# Can I put modifier 59 on a lab charge?



## KaitlynEFitch (Feb 10, 2014)

I am billing to Medicare, doing one unit per line as I was told to do.. but they are denying the second lab, probably because they don't see that it is a separate procedure.

Should I do 
88305 X2
or 
88305 
88305 (59) ?


----------



## erjones147 (Feb 10, 2014)

I'm not too familiar with surgical pathology, but would a mod -91 work better?


----------



## KaitlynEFitch (Feb 10, 2014)

what I mean is that it's not a repeat test.. it's just that he did that same test on 2 different samples.


----------



## hjchamas (Feb 10, 2014)

You want to use a 91 when you want to obtain reportable test values for multiple results for procedures done by the same physician on the same day.
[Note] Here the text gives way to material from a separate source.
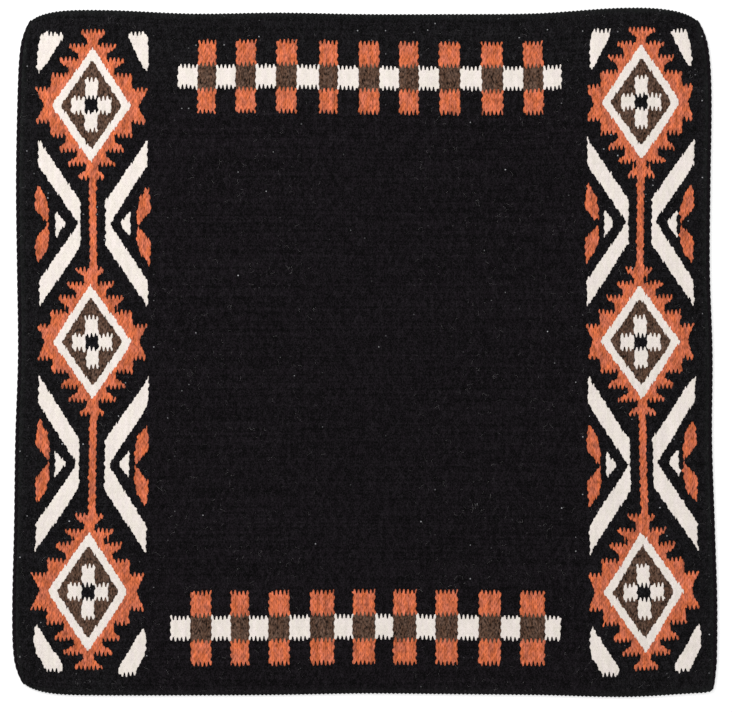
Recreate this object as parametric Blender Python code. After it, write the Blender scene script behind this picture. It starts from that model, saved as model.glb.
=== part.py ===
"""A saddle blanket: one thick weft-faced wool cloth, laid flat.

Metres, +Z up. The warp yarns run along X and the weft yarns along Y. The crease over the horse's
back is the line X = 0. Each colour area is woven with its own weft yarn, right through the cloth,
so each is a body of its own, a small clearance from its neighbours.
"""

import bpy

# The cloth
BLANKET_WIDTH = 0.900
BLANKET_LENGTH = 0.880
CLOTH_THICKNESS = 0.0065
YARN_CLEARANCE = 0.0003

# The edges of a used cloth are not quite straight. Each list runs from the bottom to the top of a
# side, or from the left to the right of an end, and is how far the edge stands out there.
EDGE_WANDER = 0.0065
LEFT_EDGE_SHARES = (0.60, 0.75, 0.38, 0.14, -0.40, -0.20, 0.00, -0.30, -0.90)
RIGHT_EDGE_SHARES = (0.60, 0.75, 0.24, -0.30, -0.20, -0.74, -0.60, -0.40, -1.00)
TOP_EDGE_SHARES = (0.30, 0.40, -0.30, -0.10, -0.40, -0.40, -0.24, 0.84, 0.60)
BOTTOM_EDGE_SHARES = (-0.20, 0.00, 0.00, -0.10, -0.38, -0.24, -0.06, 0.30, -0.60)
CORNER_RADIUS = 0.047
TOP_LEFT_CORNER_SHARE = 0.94
TOP_RIGHT_CORNER_SHARE = 1.06
BOTTOM_LEFT_CORNER_SHARE = 0.98
BOTTOM_RIGHT_CORNER_SHARE = 0.22
CORNER_REACH_SHARE = 2.0
CORNER_DEPTH_SHARE = 0.146
CORNER_SOFTNESS = 2.9
OUTLINE_STEP = 0.024
CORNER_STEP = 0.008

# The medallions, from the middle outwards
CROSS_CELL_WIDTH = 0.0177
CROSS_CELL_HEIGHT = 0.0233
CORE_SIDE_MARGIN = 0.0136
CORE_END_MARGIN = 0.0233
DIAMOND_BAND_SIDE = 0.0116
DIAMOND_BAND_END = 0.0168
STAR_RIM = 0.0097
STAR_CAP = 0.0227
SPIKE_REACH = 0.0123
SPIKE_HEIGHT_SHARES = (1.00, 0.816, 0.635, 0.431, 0.250)
SPIKE_NECK_SHARES = (0.116, 0.316, 0.505)
SPIKE_REACH_SHARES = (0.86, 0.95, 0.95)
SHOULDER_SHARE = 0.868
SPIKE_LIP_SHARE = 0.30
SPIKE_SLANT_SHARE = 0.75
STEM_HALF_WIDTH = 0.0052
BOTTOM_MEDALLION_STRETCH_SHARE = 1.05

# The side panels
PANEL_SIDE_MARGIN = 0.0197
PANEL_END_MARGIN = 0.0272
MEDALLION_WANDER = 0.0165
LEFT_MEDALLION_SHARES = (0.27, 0.80, 0.32)
RIGHT_MEDALLION_SHARES = (0.41, 1.00, 0.50)
AXIS_WANDER = 0.0042
LEFT_AXIS_SHARES = (0.15, 1.15, -0.10, 1.39, 0.46)
RIGHT_AXIS_SHARES = (0.70, 0.80, 0.00, 1.00, -0.28)
CHEVRON_STEM_GAP = 0.0103
LEFT_CHEVRON_LINK = 0.0034
RIGHT_CHEVRON_LINK = 0.0062
CHEVRON_TIP_INSET = 0.0026
CHEVRON_PAST_SHARE = 0.55
CHEVRON_FLAT_SHARE = 0.50
CHEVRON_SIDE_SHARE = 0.69
LOZENGE_WIDTH = 0.0198
LOZENGE_REACH_SHARE = 0.475
LOZENGE_TIP_SHARES = (0.75, 0.87)
LOZENGE_OUTER_SHARES = ((0.18, 0.06), (0.38, 0.12), (1.00, 0.40), (0.95, 0.76))
LOZENGE_INNER_SHARES = ((0.20, 0.66), (0.00, 0.34), (0.06, 0.06))
TRIANGLE_LOZENGE_GAP = 0.0056
TRIANGLE_DEPTH = 0.0155
TRIANGLE_HALF_HEIGHT = 0.0182
TOP_SLASH_SHARES = (
    (0.00, 0.96), (0.00, 0.86), (0.65, 0.19), (0.90, 0.00),
    (1.00, 0.14), (0.98, 0.64), (0.88, 0.92), (0.65, 1.00),
)
BOTTOM_SLASH_SHARES = (
    (0.07, 1.00), (0.00, 0.84), (0.17, 0.66), (0.45, 0.43), (0.77, 0.11), (0.90, 0.00),
    (0.98, 0.18), (1.00, 0.36), (0.93, 0.57), (0.67, 0.84), (0.55, 0.99),
)
TOP_SLASH_HEIGHT_SHARES = (0.433, 0.976)
BOTTOM_SLASH_HEIGHT_SHARES = (0.415, 1.040)
LEFT_SLASH_WIDTH_SHARES = (
    ("top_inner", 0.640, 1.020), ("top_outer", 0.474, 0.956),
    ("bottom_inner", 0.500, 1.009), ("bottom_outer", 0.456, 0.974),
)
RIGHT_SLASH_WIDTH_SHARES = (
    ("top_inner", 0.535, 0.930), ("top_outer", 0.518, 0.880),
    ("bottom_inner", 0.404, 0.947), ("bottom_outer", 0.544, 1.010),
)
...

Normally if a test is rerun to confirm results or because of an error, you wouldn't use a 91.

Hope this helps!
Holly


----------



## danachock (Mar 5, 2014)

*88305 Pathology*

Hi, 
88305 is a Level IV Gross & Microscopic for pathology. If you are going to bill more than one unit you will need to use the modifier 59 on the second charge. The only payer that I know that likes things billed differently is the VA - if your payer is the VA - please let me know for further guidance. 

Professional Fees
1st specimen 88305 modifier 26
2nd specimen 88305 modifier 26,59

Technical Fees
1st specimen 88305 modifier TC
2nd specimen 88305 modifier TC,59

Thanks, 
Dana Chock, CPC-A, CCA, CANPC, CHONC


----------